If you can help with a car please let us know. If you are going to donate through shepherd’s staff tell us how much please. In this case getting cash here with my parents would go a lot further. If we know what donations are going through the shepherd’s staff process we can borrow it or something so my parents can bring it. If you are in the Albany Corvallis area and can give a cash donation in the next week let us know and we will put you in touch with them.

I don’t like asking for money, I much prefer to simply let God do what he will do but He led us to ask before we came and I believe He is asking me to ask now. Please consider this in prayer.

Love you all, we are very blessed and in lack of nothing. This would simply be a freeing step into entering more fruitful ministry and keep our children a bit safer.

Pray as I go to the prison today and tomorrow we have our free lunch at the church again. Pray as in the next couple of months we are looking at a couple opportunities. We think we know where God is leading us but need to wait and see if it comes together over the next month or two. Pray as we think in the 5-10 year range God will lead us to the very far, Tribal South America, Africa who knows.

Ben and Family

Monday, April 4, 2011

Wow 2 weeks can go fast

Much of out time is still spent learning and surviving a new culture. It can be pretty boring in the day to day. Get up, eat breakfast, start cooking lunch, eat, get kids to school, go buy more food, pay bills, repeat. Without a car little things take a long time and way too much energy. All of the sudden we got a little break, thanks Calvary Corvallis, and went on a family outreach to Campo Mourao. It spurred about 1.5 weeks of busyness.

It was great to get a taste of our future ministry. We went to Campo Mourao to help with Caminho Melhor a children’s ministry in a poor neighborhood. It is a great opportunity to touch kids through a Sunday morning program that includes Bible trivia, memory and of course a lesson. 50-80 kids come weekly, they are broke up into 2 teams made up of about 4 groups each. It is a growing ministry and certainly the type of ministry we want to do in the future. It really doesn’t end with the kids or the Sunday morning program but is an inroad to the families.

Saturday a group was at the Calvary property participating in Patmos Desperta(wake up). A weekend program similar to YWAMs Nikko. It is intended to help Christians understand the times we are living in and the importance of taking our faith seriously. I (Ben) helped them do work projects in the community with people the Caminho Melhor ministry had us connected too. Earlier in the Day I remodeled an entry door to a much smaller size. When the Patmos students were painting and cleaning houses I put the newish door on Tereza’s house, more about her in a minute.

Sunday we helped with CM, we got to meet, play and talk with many different kids. They were really attentive during the program, a very amazing feet in poor communities anywhere. They learned about Joseph and how God redeemed evil for good. Then we played dodge ball with them. There were close to 50 kids there, a low number according to the workers, and yet discipline wasn’t a problem. Very exciting.
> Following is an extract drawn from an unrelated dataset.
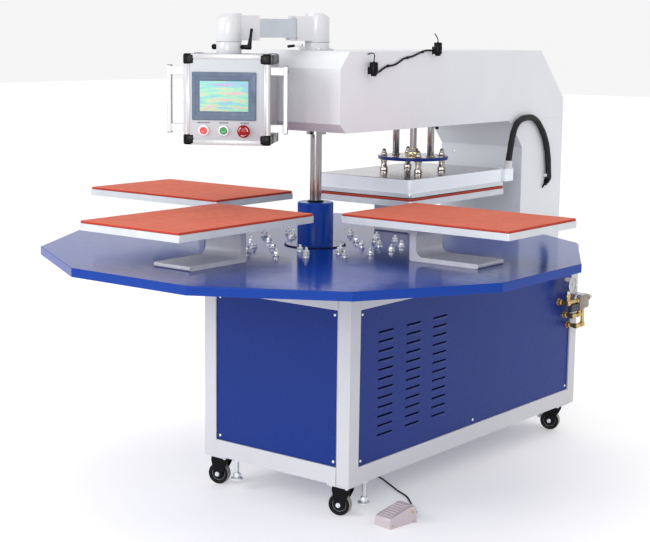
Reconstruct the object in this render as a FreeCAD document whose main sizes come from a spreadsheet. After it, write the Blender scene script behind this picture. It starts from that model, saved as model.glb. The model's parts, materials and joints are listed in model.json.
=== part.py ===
import FreeCAD, Part
import Sketcher
import math
import os
import re

# Four-station rotary heat press: a powered dodecagonal table carries four platens past one
# pneumatic pressing head. Lengths are millimetres. Every y below is measured from the
# carousel axis; the BASE frame then moves that axis to axis_y, so that the origin lies on
# the floor under the middle of the whole machine.

Vector = FreeCAD.Vector
Rotation = FreeCAD.Rotation
Placement = FreeCAD.Placement
UP = Vector(0, 0, 1)

DIMENSIONS = [
    # carousel
    ("axis_y", -226.5),
    ("table_apothem", 863.5),
    ("table_top", 835),
    ("table_rim", 27),
    ("table_skin", 4),
    ("hub_radius", 59.5),
    ("hub_top", 978),
    ("hub_flange_radius", 98),
    ("hub_flange_thick", 4),
    ("post_radius", 19),
    # stations
    ("platen_long", 600),
    ("platen_wide", 400),
    ("platen_reach", 558.6),
    ("platen_bottom", 950),
    ("platen_thick", 21),
    ("pad_thick", 8),
    ("bracket_inner", 430),
    ("bracket_long", 250),
    ("bracket_wide", 146),
    ("bracket_leg", 14),
    ("bracket_web", 24),
    # cabinet
    ("cabinet_wide", 614),
    ("cabinet_front", -205),
    ("cabinet_long", 1460),
    ("frame_bottom", 109),
    ("frame_top", 724),
    ("post_side", 50),
    ("low_rail", 58),
    ("tube_wall", 3),
    ("panel_thick", 3),
    ("panel_inset", 5),
    ("deck_thick", 8),
    # column and arm
    ("arm_wide", 360),
    ("arm_bottom", 1214),
    ("arm_top", 1470),
    ("arm_nose", -108),
    ("column_front", 1015),
    ("column_rear", 1316.5),
    ("shell_wall", 3),
    # press head
    ("heat_bottom", 982.5),
    ("heat_thick", 14),
    ("cover_top", 1042),
    ("disc_radius", 125),
    ("disc_bottom", 1085.5),
    ("disc_thick", 11),
    ("rod_radius", 12),
    ("rod_spacing", 75),
    ("bolt_spacing", 74),
    # rotary drive
    ("gear_bottom", 748),
    ("gear_high", 42),
    ("tooth_module", 5),
    ("ring_teeth", 60),
    ("pinion_teeth", 15),
    # controls
    ("box_wide", 270),
    ("box_deep", 190),
    ("box_bottom", 1181),
    ("box_high", 277),
    ("box_x", -116),
    ("box_y", -284),
    ("box_turn", 32.2),
    ("elbow_radius", 40),
    ("tube_bottom", 1510),
    ("tube_wide", 42),
    ("tube_high", 59),
    ("sleeve_wide", 52),
    ("sleeve_high", 78),
    # running gear
    ("wheel_radius", 37.5),
    ("wheel_wide", 30),
    ("caster_trail", 15),
    ("caster_x", 260),
    ("caster_front", -162),
    ("caster_rear", 1190),
    # pedal
    ("pedal_long", 122),
    ("pedal_wide", 66),
    ("pedal_x", 430),
    ("pedal_y", -118),
    ("pedal_turn", -8),
    ("gland_x", -60),
    ("gland_y", 258),
    ("cable_diameter", 6),
    ("conduit_diameter", 23),
]

doc = FreeCAD.newDocument("rotary_heat_press")
sheet = doc.addObject("Spreadsheet::Sheet", "dims")
for line, (alias, value) in enumerate(DIMENSIONS, 1):
    sheet.set("A%d" % line, alias)
    sheet.set("B%d" % line, str(value))
    sheet.setAlias("B%d" % line, alias)
doc.recompute()

ALIASES = {alias for alias, value in DIMENSIONS}
size = {alias: float(sheet.get(alias)) for alias in ALIASES}
BASE = Placement(Vector(0, size["axis_y"], 0), Rotation())
nodes = []


# ---------------------------------------------------------------- helpers

def bind(obj, **expressions):
    """Set properties from expressions in which every sheet alias may be used by name."""
    for prop, text in expressions.items():
        text = re.sub(r"[a-z]+(_[a-z]+)*", lambda m: "dims." + m[0] if m[0] in ALIASES else m[0], str(text))
        obj.setExpression(prop, text)
    return obj


def seat(obj, x=0, y=0, z=0, turn=None, frame=BASE):
    """Place an object in a frame, BASE unless another is given."""
    obj.Placement = frame.multiply(Placement(Vector(x, y, z), turn or Rotation()))
    return obj


def node(obj, label):
    """Name a finished sub-part; it is written out under this label."""
    obj.Label = label
    nodes.append(obj)
    return obj


def spin(degrees, axis=UP):
    return Rotation(axis, degrees)


def toward(direction):
    """Rotation that takes +Z to the given direction."""
    return Rotation(UP, Vector(*direction))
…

That night we got to go to a circus with Junior, Delinda, their kids and Briza. Circuses are always better in areas with loose litigation laws and kids in need. People will do crazy things for money. Even had a pregnant lady swinging 40 feet in the air by her neck from a rope. Spiderman swung even higher standing on a small rope. Then we had 5 guys including a young teenager in the ball of death.

Monday I did some repair work on the Caminho Melhor Building. Melissa and I took the opportunity to go visit Tireza the lady who’s house needed the door. It was really exciting. She was around 65 or 70, didn’t read and hadn’t been a Christian long. She told me she had been given a bible many years ago. About 10 years ago her son became a Christian and eventually she followed. Now she is learning to read so she can read her bible. It was so cool as she showed us her notebook and the words she is learning.
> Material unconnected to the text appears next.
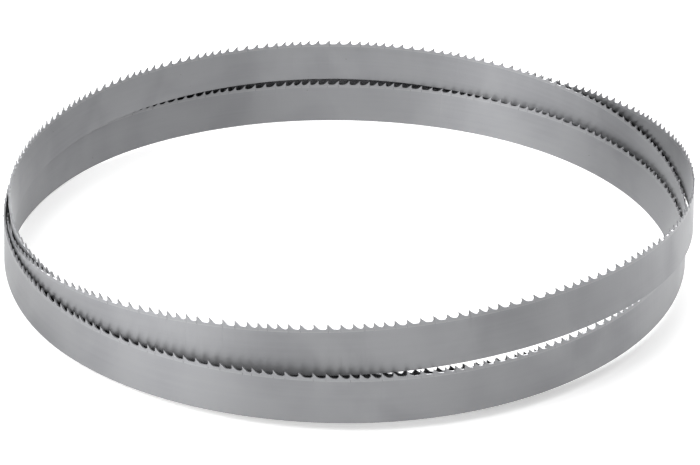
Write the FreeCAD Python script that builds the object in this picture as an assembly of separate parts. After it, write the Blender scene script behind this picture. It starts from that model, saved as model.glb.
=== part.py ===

After spending time with some friends Tuesday, Pastor Diego and his wife Aline we returned home Wed. They took us to an awesome little restaurant. The city of Campo Mourao is like someone dropped Corvallis in Brazil and mixed it with the Midwest.

Friday I was back to the boys prison. We have been able to start a group in the prisons halfway house. Only a few boys go there, I think there are 9 living there. It is really nice to sit on couches and visit with them in a more free environment as compared to the sterile rooms inside. We also had a great time with a group inside we started with a couple weeks ago. The original group seems to be closed to us. We are experiencing new resistance there from the psychologist, she seems to prefer people who say all religions are the same. Apparently 3 exceptionally bold Christians say some stuff they don’t like. Pray God will use whatever time we have left or keep the door open, we want His will.
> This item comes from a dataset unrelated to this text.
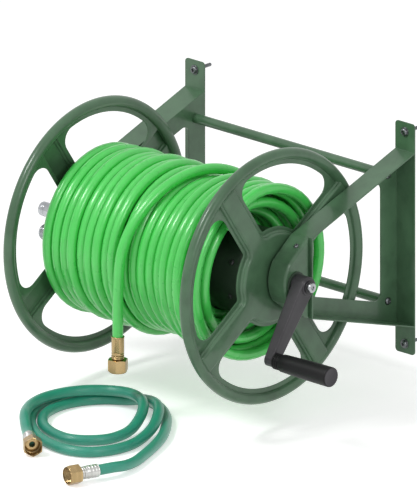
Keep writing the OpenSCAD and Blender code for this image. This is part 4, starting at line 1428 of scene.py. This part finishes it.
@dataclass
class Crank(Builder):
    """The crank: a tapered channel arm with its boss, a washer and a socket head bolt.

    The heights of the arm's back and front are given at the boss and at the grip, and the washer and
    the bolt's head by their two ends and their radius.
    """

    reach: float = 130.0
    turn: float = 55.0
    boss: float = 16.0
    end: float = 11.0
    back: Pair = (251.5, 256.5)
    front: Pair = (274.0, 272.0)
    wall: float = 3.0
    rim: float = 2.6
    boss_back: float = 248.4
    boss_face: float = 275.5
    axle: float = 8.1
    pin: float = 5.1
    holes: Pair = (240.0, 290.0)
    washer: Point = (275.6, 277.5, 11.0)
    washer_bore: float = 4.1
    bolt_head: Point = (277.6, 283.6, 8.0)
    bolt_end: float = 253.5
    bolt_shank: float = 4.0
    socket: float = 3.6
    socket_depth: float = 3.5

    def away(self) -> Vector:
        """Returns the grip's middle in the wheel's plane, in millimetres."""
        angle = math.radians(180 + self.turn)
        return self.reach * Vector((math.cos(angle), math.sin(angle), 0))

    def outline(self) -> list[Pair]:
        """Draws the arm's outline.

        Returns:
            Its points: a round about the boss, drawn out to a smaller one about the grip.
        """
        aim, half = math.radians(180 + self.turn), math.acos((self.boss - self.end) / self.reach)
        far = self.away()
        points = on_circle(self.boss, np.linspace(aim + half, aim + 2 * math.pi - half, 33))
        return points + on_circle(self.end, np.linspace(aim - half, aim + half, 25), (far.x, far.y))

    def level(self, point: Vector, ends: Pair) -> float:
        """Returns the height, in metres, of a face that slopes from the boss to the grip."""
        share = point.xy.dot(self.away().xy) / (self.reach**2 * MM)
        return (ends[0] + (ends[1] - ends[0]) * max(0.0, min(1.0, share))) * MM

    def channel(self) -> Piece:
        """Makes the arm's channel, which slopes on both sides and is hollow at the back.

        Returns:
            The channel, about the reel's axis as Z.
        """
        arm = plate("crank_arm_channel", self.outline(), 0.0, 1.0)
        for vertex in arm.data.vertices:
            vertex.co.z = self.level(vertex.co, self.front if vertex.co.z > 0 else self.back)
        between = (max(self.back) + min(self.front)) / 2 * MM
        with editing(arm) as mesh:
            for vertex in mesh.verts:
                vertex.select_set(vertex.co.z > between)
            mesh.select_flush(True)
            bpy.ops.mesh.bevel(offset=self.rim * MM, segments=5, affect="EDGES")
        with editing(arm) as mesh:
            bpy.ops.mesh.select_mode(type="FACE")
            for face in mesh.faces:
                face.select_set(face.normal.z < -0.9)
            bpy.ops.mesh.inset(thickness=self.wall * MM)
            bpy.ops.mesh.extrude_region_move()
            for vertex in [v for v in mesh.verts if v.select]:
                vertex.co.z = self.level(vertex.co, self.front) - self.wall * MM
            bmesh.update_edit_mesh(arm.data)
        close_seams(arm)
        return arm

    def arm(self) -> Piece:
        """Makes the arm with its boss and its two holes.

        Returns:
            The arm.
        """
        arm = self.channel()
        b0, b1, r = self.boss_back, self.boss_face, self.boss
        boss = [
            (b0, 0), (b0, r - 1.0), (b0 + 1.0, r - 0.02), (b1 - 7, r - 0.02), (b1 - 7, r - 1.2), (b1 - 0.7, r - 1.2),
            (b1, r - 1.9), (b1, 0),
        ]
        to_grip = Matrix.Translation(self.away() * MM)
        pin_boss = tube_profile(self.back[1], self.front[1] - 1, self.pin + 3)
        for profile, place in ((boss, HERE), (pin_boss, to_grip)):
            cut_out(arm, lathe("boss", profile, place), "UNION")
        for radius, place in ((self.axle, HERE), (self.pin, to_grip)):
            cut_out(arm, lathe("hole", tube_profile(*self.holes, radius), place, 48))
        settle(arm, ON_AXIS)
        smooth(arm, 28)
        return arm

    def bolt(self) -> Piece:
        """Makes the socket head bolt.

        Returns:
            The bolt.
        """
        (z0, z1, r), end, shank, key = self.bolt_head, self.bolt_end, self.bolt_shank, self.socket
        profile = [
            (end, 0), (end, shank - 0.8), (end + 0.8, shank), (z0, shank), (z0, r - 0.4), (z0 + 0.4, r),
            (z1 - 1.4, r), (z1 - 0.7, r - 0.3), (z1 - 0.2, r - 1.0), (z1, r - 1.8), (z1, key + 0.9),
            (z1 - 0.3, key + 0.5), (z1 - 0.3, 0),
        ]
        bolt = lathe("socket_head_bolt", profile)
        cut_out(bolt, plate("socket", on_circle(key, full_turn(6)), z1 - self.socket_depth, z1 + 1))
        settle(bolt, ON_AXIS)
        smooth(bolt, 28)
        return bolt

    def build(self) -> None:
        """Makes the arm, the washer and the bolt."""
        self.keep(self.arm(), Body.REEL, Slot.CRANK, "crank_arm")
        washer = turned_part("crank_bolt_washer", tube_profile(*self.washer, self.washer_bore), ON_AXIS, 0.35)
        self.keep(washer, Body.REEL, Slot.BLACK_SCREW, "crank_washer")
        self.keep(self.bolt(), Body.REEL, Slot.STEEL, "crank_bolt")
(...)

Saturday was lunch again at the church. When I walked through the favela there were a lot of people out. I invited a large group of kids while one grouchy lady glared at me and told me to go away. I finished inviting them anyways. Towards the end of lunch a couple of those kids came. They ate but were very guarded, quiet and left without much interaction. A couple minutes later another boy came. A bit later a little girl came and asked for 4 to go. A few minutes later she came back and asked for 6 more. Melissa followed her out to the street and called me over. Apparently the whole gang of kids had came down together but were afraid to come eat. The boys had tested the water while the rest hid around the corner. Then the girl got brave and grabbed the 4 then returned for more. We didn’t get a good count of the kids but there was a bunch. Very cute, very dirty, very sad. It amazes me in the midst of a country that has had such an economic revolution and the emergence of a middle class that there can be such hurting and poverty.

Thanks for praying, we love and miss you all. It was great to have a couple weeks with a taste of normal missions to keep us pressing on, learning language and to live as a family here. We sense God opening doors for us to minister a couple years with something like Caminho Melhor, pray for us. We still want to one day go where the gospel is less preached and may yet do a school of frontier missions with YWAM, but after what amounts to 4 years of training and transition we see a couple year season of serving on our horizon.